- [EXERCISE] Quote the material below exactly as written, from the first line to the line that holds "return side_solid(points, -TIP_PLATE_IN, TIP_PLATE_IN)", endpoints included.

- [SUPPLIED DATA]

-- Start --

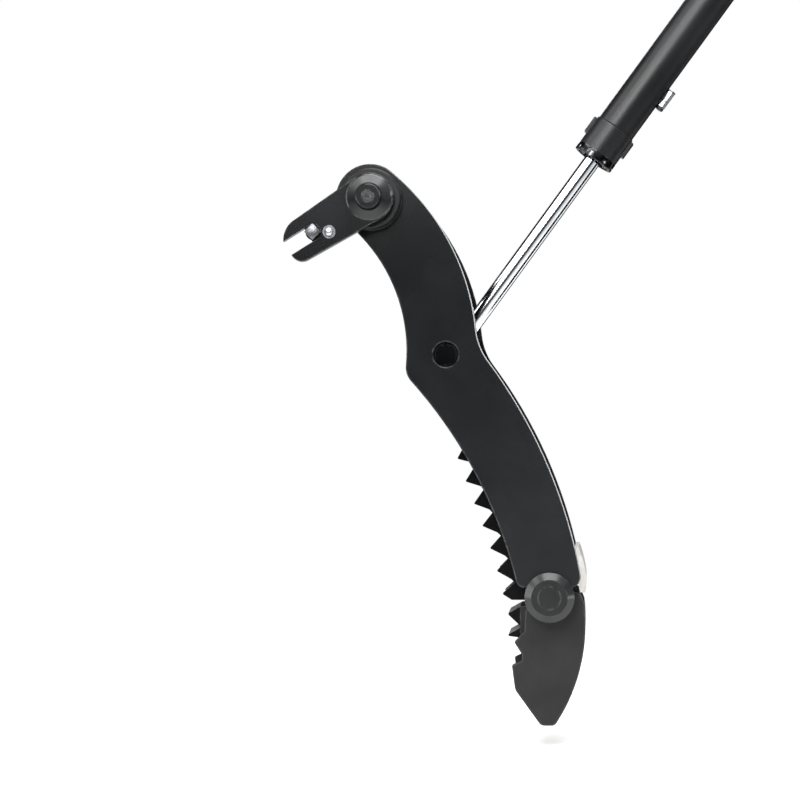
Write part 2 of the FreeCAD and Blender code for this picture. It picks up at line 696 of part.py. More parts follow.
def tip_back_web():
    """Curved plate between the tip plates along their back."""
    top, low = (68.0, -30.0), (16.0, -248.0)
    points = [(*at_pin(TIP_PIN, *top), TIP_BACK_RISE * 0.72), (*at_pin(TIP_PIN, *low), 0),
              (*at_pin(TIP_PIN, low[0] - TIP_WEB_T, low[1] + 4), -TIP_BACK_RISE * 0.72),
              (*at_pin(TIP_PIN, top[0] - TIP_WEB_T, top[1] + 4), 0)]
    return side_solid(points, -TIP_PLATE_IN, TIP_PLATE_IN)


def tip_centre_rib():
    """Rib in the middle of the tip, from the hub to the nose."""
    corners = [(-44.0, -30.0), (-44.0, -95.0), (-34.0, -140.0), (-42.0, -208.0), (-16.0, -262.0),
               (0.0, -262.0), (30.0, -180.0), (44.0, -100.0), (42.0, -30.0)]
    points = [(*at_pin(TIP_PIN, dx, dz), 0) for dx, dz in corners]
    rib = side_solid(points, -TIP_RIB_T / 2.0, TIP_RIB_T / 2.0)
    rib = rib.cut(round_y(*TIP_PIN, TIP_HUB_R, -TIP_RIB_T, TIP_RIB_T))
    return rib.cut([tip_face_web(), tip_back_web()])


def rod_eye():
    """Forged eye with the neck that the rod is welded to."""
    eye = Part.makeCylinder(EYE_R, EYE_W, Vector(0, -EYE_W / 2.0, 0), Vector(0, 1, 0))
    neck = turned_s([(0, 0), (NECK_END, 0), (NECK_END, ROD_R + 3), (EYE_R - 8, EYE_R - 12),
                     (0, EYE_R - 12)])
    bore = Part.makeCylinder(EYE_BUSH_R, EYE_W, Vector(0, -EYE_W / 2.0, 0), Vector(0, 1, 0))
    solid = eye.fuse(neck).removeSplitter().cut(bore)
    return on_cylinder(solid.cut(turned_s([(EYE_R - 4, 0), (NECK_END, 0), (NECK_END, ROD_R),
                                           (EYE_R - 4, ROD_R)])))


def eye_bush():
    """Bush for either eye, about the origin."""
    outer = Part.makeCylinder(EYE_BUSH_R, EYE_W, Vector(0, -EYE_W / 2.0, 0), Vector(0, 1, 0))
    inner = Part.makeCylinder(ROD_PIN_R + RUNNING, EYE_W, Vector(0, -EYE_W / 2.0, 0),
                              Vector(0, 1, 0))
    return outer.cut(inner)


def piston_rod():
    """Chromed rod with a reduced stud for the piston and its nut."""
    return on_cylinder(turned_s([
        (EYE_R - 4, 0), (ROD_END, 0), (ROD_END, ROD_STUD_R), (PISTON_START, ROD_STUD_R),
        (PISTON_START, ROD_R), (EYE_R - 4, ROD_R)]))


def piston_groove(share):
    """Start of a piston groove at a share of the piston's length."""
    return PISTON_START + PISTON_LENGTH * share - SEAL_LENGTH / 2.0


def piston():
    """Piston with one seal groove and two wear ring grooves."""
    body = ring_s(PISTON_START, PISTON_END, BARREL_BORE_R - 0.3, ROD_STUD_R)
    for share in (0.18, 0.5, 0.82):
        s0 = piston_groove(share)
        body = body.cut(ring_s(s0, s0 + SEAL_LENGTH, BARREL_BORE_R, BARREL_BORE_R - 4.5))
    return on_cylinder(body)


def piston_ring(share):
    """Ring that fills one of the piston's grooves."""
    s0 = piston_groove(share)
    return ring_s(s0, s0 + SEAL_LENGTH, BARREL_BORE_R - RUNNING, BARREL_BORE_R - 4.5)


def piston_nut():
    """Hexagon nut on the rod's stud."""
    nut = hex_bar(PISTON_NUT_FLATS, PISTON_NUT_LENGTH)
    nut.translate(Vector(PISTON_END, 0, 0))
    return on_cylinder(nut.cut(ring_s(PISTON_END - 1, ROD_END, ROD_STUD_R, 0)))


# The gland's inner fittings: name, start from the gland's front and length
WIPER_AT = (9.0, 10.0)
ROD_SEAL_AT = (30.0, 12.0)
ROD_BEARING_AT = (55.0, 45.0)


def gland_ring(place):
    """Ring in the gland's bore, round the rod."""
    s0 = GLAND_START + place[0]
    return ring_s(s0, s0 + place[1], GLAND_SEAT_R, ROD_R + RUNNING)


def gland_head():
    """Screwed gland with a dished front, spanner lugs and a spigot inside the barrel."""
    body = turned_s([
        (GLAND_START + GLAND_DISH_DEPTH, ROD_R + 0.5), (GLAND_START + GLAND_DISH_DEPTH, GLAND_DISH_R),
        (GLAND_START, GLAND_DISH_R), (GLAND_START, GLAND_R - 2), (GLAND_START + 2, GLAND_R),
        (GLAND_END, GLAND_R), (GLAND_END, BARREL_BORE_R), (GLAND_END + GLAND_SPIGOT, BARREL_BORE_R),
        (GLAND_END + GLAND_SPIGOT, ROD_R + 0.5)])
    for place in (WIPER_AT, ROD_SEAL_AT, ROD_BEARING_AT):
        s0 = GLAND_START + place[0]
        body = body.cut(ring_s(s0, s0 + place[1], GLAND_SEAT_R, 0))
    groove = GLAND_END + GLAND_SPIGOT / 2.0
    body = body.cut(ring_s(groove - 2, groove + 2, BARREL_BORE_R, BARREL_BORE_R - 3))
    for k in range(LUG_COUNT):
        lug = Part.makeBox(LUG_LENGTH, LUG_W, LUG_PROUD + 8,
                           Vector(GLAND_END - LUG_LENGTH - 2, -LUG_W / 2.0, GLAND_R - 8))
        lug = lug.makeFillet(2.0, [e for e in lug.Edges if e.BoundBox.ZMin > GLAND_R])
        lug.rotate(Vector(0, 0, 0), Vector(1, 0, 0), 360.0 / LUG_COUNT * k)
        body = body.fuse(lug)
    return on_cylinder(body.removeSplitter())


def gland_screws():
    """Socket screws in the gland's dished front."""
    screws = []
    seat = GLAND_START + GLAND_DISH_DEPTH
    circle = (GLAND_DISH_R + GLAND_SEAT_R) / 2.0
    for k in range(SCREW_COUNT):
        turn = math.radians(360.0 / SCREW_COUNT * (k + 0.5))
        place = Vector(seat, circle * math.cos(turn), circle * math.sin(turn))
        head = Part.makeCylinder(SCREW_HEAD_R, SCREW_HEAD_H, place, Vector(-1, 0, 0))
        socket = hex_bar(5.0, 3.0)
        socket.translate(place + Vector(-SCREW_HEAD_H, 0, 0))
        screws.append(on_cylinder(head.cut(socket)))
    return Part.makeCompound(screws)


def gland_o_ring():
    """Square-section static seal on the gland's spigot."""
    groove = GLAND_END + GLAND_SPIGOT / 2.0
    return on_cylinder(ring_s(groove - 2, groove + 2, BARREL_BORE_R, BARREL_BORE_R - 3))


def port_hole(s):
    """Oil way through the barrel's wall at a port."""
    start = BARREL_BORE_R - BARREL_WALL
    return Part.makeCylinder(PORT_HOLE_R, PORT_OUT - start, Vector(s, 0, -start),
                             Vector(0, 0, -1))


def barrel_tube():
    """Honed barrel, drilled at both ports."""
    tube = ring_s(GLAND_END, BARREL_END, BARREL_R, BARREL_BORE_R)
    return on_cylinder(tube.cut([port_hole(HEAD_PORT_S), port_hole(BASE_PORT_S)]))


def fitting_start(s):
    """Where the hexagonal fitting of the port at s begins."""
    return s - FITTING_LENGTH / 2.0 + FITTING_AHEAD


def fitting_bar(s):
    """Hexagonal bar of a port fitting in its place beside the barrel."""
    bar = hex_bar(FITTING_FLATS, FITTING_LENGTH)
    bar.rotate(Vector(0, 0, 0), Vector(1, 0, 0), FITTING_TURN)
    bar.translate(Vector(fitting_start(s), 0, -PORT_OUT))
    return bar


def port_boss(s):
    """Saddle boss on the barrel that a port fitting is seated in."""
    boss = Part.makeCylinder(PORT_BOSS_R, PORT_OUT - FITTING_FLATS / 2.0, Vector(s, 0, 0),
                             Vector(0, 0, -1))
    body = Part.makeCylinder(BARREL_R, 4 * PORT_BOSS_R, Vector(s - 2 * PORT_BOSS_R, 0, 0),
                             Vector(1, 0, 0))
    return on_cylinder(boss.cut([body, port_hole(s), fitting_bar(s)]))


def port_fitting(s):
    """Hexagonal port fitting, turned parallel with the barrel."""
    start = fitting_start(s)
    bore = Part.makeCylinder(FITTING_BORE_R, s - start, Vector(start, 0, -PORT_OUT),
                             Vector(1, 0, 0))
    return on_cylinder(fitting_bar(s).cut([bore, port_hole(s)]))


def port_cap(s):
    """Screwed cap on the open end of a port fitting."""
    return on_cylinder(Part.makeCylinder(PORT_CAP_R, PORT_CAP_LENGTH,
                                         Vector(fitting_start(s), 0, -PORT_OUT),
                                         Vector(-1, 0, 0)))


def base_cap():
    """Welded end cap of the barrel."""
    return on_cylinder(turned_s([
        (BARREL_END - CAP_SPIGOT, 0), (BARREL_END - CAP_SPIGOT, BARREL_BORE_R),
        (BARREL_END, BARREL_BORE_R), (BARREL_END, BARREL_R), (BARREL_END + CAP_T - 3, BARREL_R),
        (BARREL_END + CAP_T, BARREL_R - 3), (BARREL_END + CAP_T, 0)]))


def base_eye():
    """Base eye with its foot on the end cap."""
    centre = Vector(PIN_TO_PIN, -EYE_W / 2.0, 0)
    foot_s = BARREL_END + CAP_T
    foot = Part.makeBox(PIN_TO_PIN - foot_s, EYE_W * 0.8, EYE_R * 1.7,
                        Vector(foot_s, -EYE_W * 0.4, -EYE_R * 0.85))
    eye = Part.makeCylinder(EYE_R, EYE_W, centre, Vector(0, 1, 0)).fuse(foot).removeSplitter()
    bore = Part.makeCylinder(EYE_BUSH_R, EYE_W, centre, Vector(0, 1, 0))
    return on_cylinder(eye.cut(bore))


def base_bush():
    """Bush in the base eye."""
    bush = eye_bush()
    bush.translate(Vector(PIN_TO_PIN, 0, 0))
    return on_cylinder(bush)


def rod_eye_nipple():
    """Grease nipple on the side of the rod eye away from the rod."""
    stem = turned_s([(0, 0), (NIPPLE_H, 0), (NIPPLE_H - 2, 2.0), (NIPPLE_H - 5, NIPPLE_R - 1),
                     (0, NIPPLE_R - 1)])
    stem.rotate(Vector(0, 0, 0), Vector(0, 1, 0), 180)
    stem.translate(Vector(-EYE_R + 1, 0, 0))
    ball = Part.makeCylinder(EYE_R, EYE_W, Vector(0, -EYE_W / 2.0, 0), Vector(0, 1, 0))
    return on_cylinder(stem.cut(ball))


def build_mirrored(name, near_piece):
    """Save a near piece and its twin on the far side."""
    save(name + "_near", near_piece)
    save(name + "_far", mirrored(near_piece))


def build_pivot():
    """Pieces that stay with the machine's stick."""
    save("pivot_pin", pivot_pin())
    save("pin_grease_nipple", pin_grease_nipple())
    save("flag_plate", flag_plate())
    save("flag_weld_collar", flag_weld_collar())
    save("slot_keeper_block", slot_keeper_block())
    save("slot_square_bolt", slot_square_bolt())
    save("flag_bolt_washer", flag_bolt_washer())
    save("flag_dome_bolt", flag_dome_bolt())
    save("pin_end_plate", pin_end_plate())
    save("pin_end_bolt", pin_end_bolt())


def build_arm():
    """The swinging arm weldment and the pins fixed in it."""
    build_mirrored("side_plate", side_plate())
    build_mirrored("pivot_boss", pivot_boss())
    build_mirrored("pivot_bush", pivot_bush())
    build_mirrored("tooth_plate", tooth_plate())
    build_mirrored("rod_pin_boss", rod_pin_boss())
    build_mirrored("tip_pin_cap", tip_pin_cap())
    save("front_web", front_web())
    save("lower_diaphragm", lower_diaphragm())
    save("tip_stop_plate", tip_stop_plate())
    save("rod_pin", rod_pin())
    save("rod_pin_sleeves", rod_pin_sleeves())
    save("rod_pin_snap_rings", rod_pin_snap_rings())
    save("tip_pin", tip_pin())


def build_tip():
    """The hinged tip."""
    build_mirrored("tip_plate", tip_plate())
    build_mirrored("tip_bush", tip_bush())
    save("tip_hub", tip_hub())
    save("tip_face_web", tip_face_web())
    save("tip_tooth_bars", tip_tooth_bars())
    save("tip_back_web", tip_back_web())
    save("tip_centre_rib", tip_centre_rib())


def build_rod():
    """The cylinder's rod with its eye and piston."""
    save("rod_eye", rod_eye())
    save("rod_eye_bush", on_cylinder(eye_bush()))
    save("rod_eye_nipple", rod_eye_nipple())
    save("piston_rod", piston_rod())
    save("piston", piston())
    save("piston_seal", on_cylinder(piston_ring(0.5)))
    save("piston_wear_rings", Part.makeCompound([on_cylinder(piston_ring(s)) for s in (0.18, 0.82)]))
    save("piston_nut", piston_nut())


def build_barrel():
    """The cylinder's barrel with its gland, ports and base eye."""
    save("gland_head", gland_head())
    save("gland_screws", gland_screws())
    save("gland_o_ring", gland_o_ring())
    save("rod_wiper", on_cylinder(gland_ring(WIPER_AT)))
    save("rod_seal", on_cylinder(gland_ring(ROD_SEAL_AT)))
    save("rod_bearing", on_cylinder(gland_ring(ROD_BEARING_AT)))
    save("barrel_tube", barrel_tube())
    ports = (HEAD_PORT_S, BASE_PORT_S)
    save("port_bosses", Part.makeCompound([port_boss(s) for s in ports]))
    save("port_fittings", Part.makeCompound([port_fitting(s) for s in ports]))
    save("port_caps", Part.makeCompound([port_cap(s) for s in ports]))
    save("base_cap", base_cap())
    save("base_eye", base_eye())
    save("base_bush", base_bush())


build_pivot()
build_arm()
build_tip()
build_rod()
build_barrel()
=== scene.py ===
# %% [markdown]
# # A hydraulic thumb for an excavator
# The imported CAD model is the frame. It holds every piece at its real size and place,
# so this script adds what a CAD solid leaves out: finishes, weld beads, bolt heads,
# small rings and the light. The frame comes first, because all else is placed by it.
# %% Load the frame
import json
import math
import random

import bmesh
import bpy
from mathutils import Matrix, Vector


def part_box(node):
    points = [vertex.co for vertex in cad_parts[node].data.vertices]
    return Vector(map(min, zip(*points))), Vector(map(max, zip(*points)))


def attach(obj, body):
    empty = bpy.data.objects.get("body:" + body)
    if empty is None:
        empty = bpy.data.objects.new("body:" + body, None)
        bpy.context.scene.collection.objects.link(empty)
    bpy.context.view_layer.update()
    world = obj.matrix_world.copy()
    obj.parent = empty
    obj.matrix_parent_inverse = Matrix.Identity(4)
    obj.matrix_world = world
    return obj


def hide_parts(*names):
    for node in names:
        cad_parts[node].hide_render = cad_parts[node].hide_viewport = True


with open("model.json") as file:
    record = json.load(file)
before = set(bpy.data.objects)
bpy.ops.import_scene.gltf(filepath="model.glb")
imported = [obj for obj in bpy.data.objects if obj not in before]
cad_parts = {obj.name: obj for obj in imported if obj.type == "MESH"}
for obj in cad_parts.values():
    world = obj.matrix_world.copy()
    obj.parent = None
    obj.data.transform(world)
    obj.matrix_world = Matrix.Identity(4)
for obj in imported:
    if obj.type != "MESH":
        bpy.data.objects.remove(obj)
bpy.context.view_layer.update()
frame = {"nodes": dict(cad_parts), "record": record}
nodes = frame["nodes"]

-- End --

- [OUTPUT]
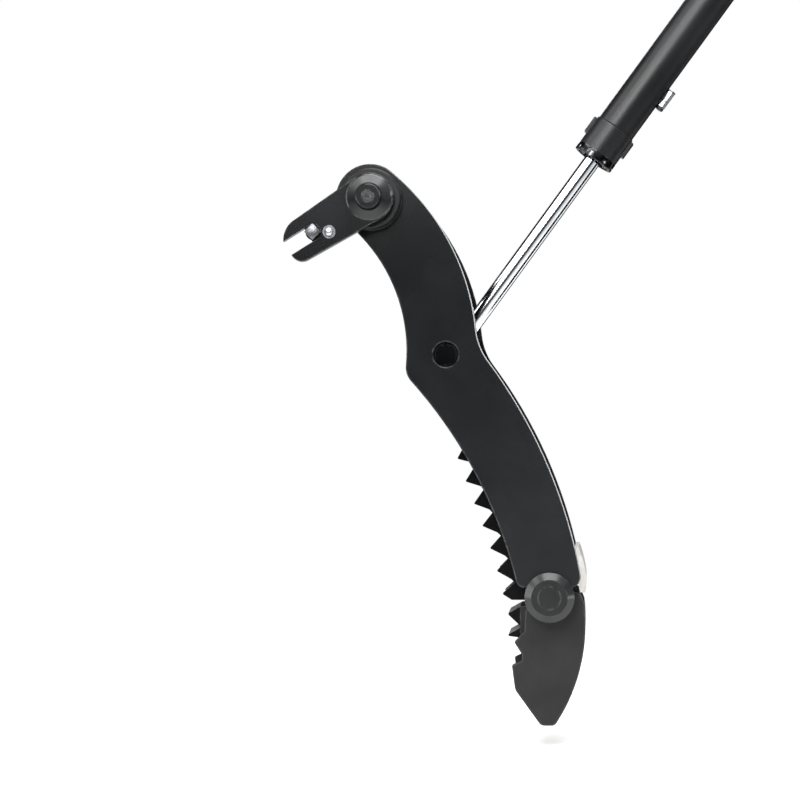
Write part 2 of the FreeCAD and Blender code for this picture. It picks up at line 696 of part.py. More parts follow.
def tip_back_web():
    """Curved plate between the tip plates along their back."""
    top, low = (68.0, -30.0), (16.0, -248.0)
    points = [(*at_pin(TIP_PIN, *top), TIP_BACK_RISE * 0.72), (*at_pin(TIP_PIN, *low), 0),
              (*at_pin(TIP_PIN, low[0] - TIP_WEB_T, low[1] + 4), -TIP_BACK_RISE * 0.72),
              (*at_pin(TIP_PIN, top[0] - TIP_WEB_T, top[1] + 4), 0)]
    return side_solid(points, -TIP_PLATE_IN, TIP_PLATE_IN)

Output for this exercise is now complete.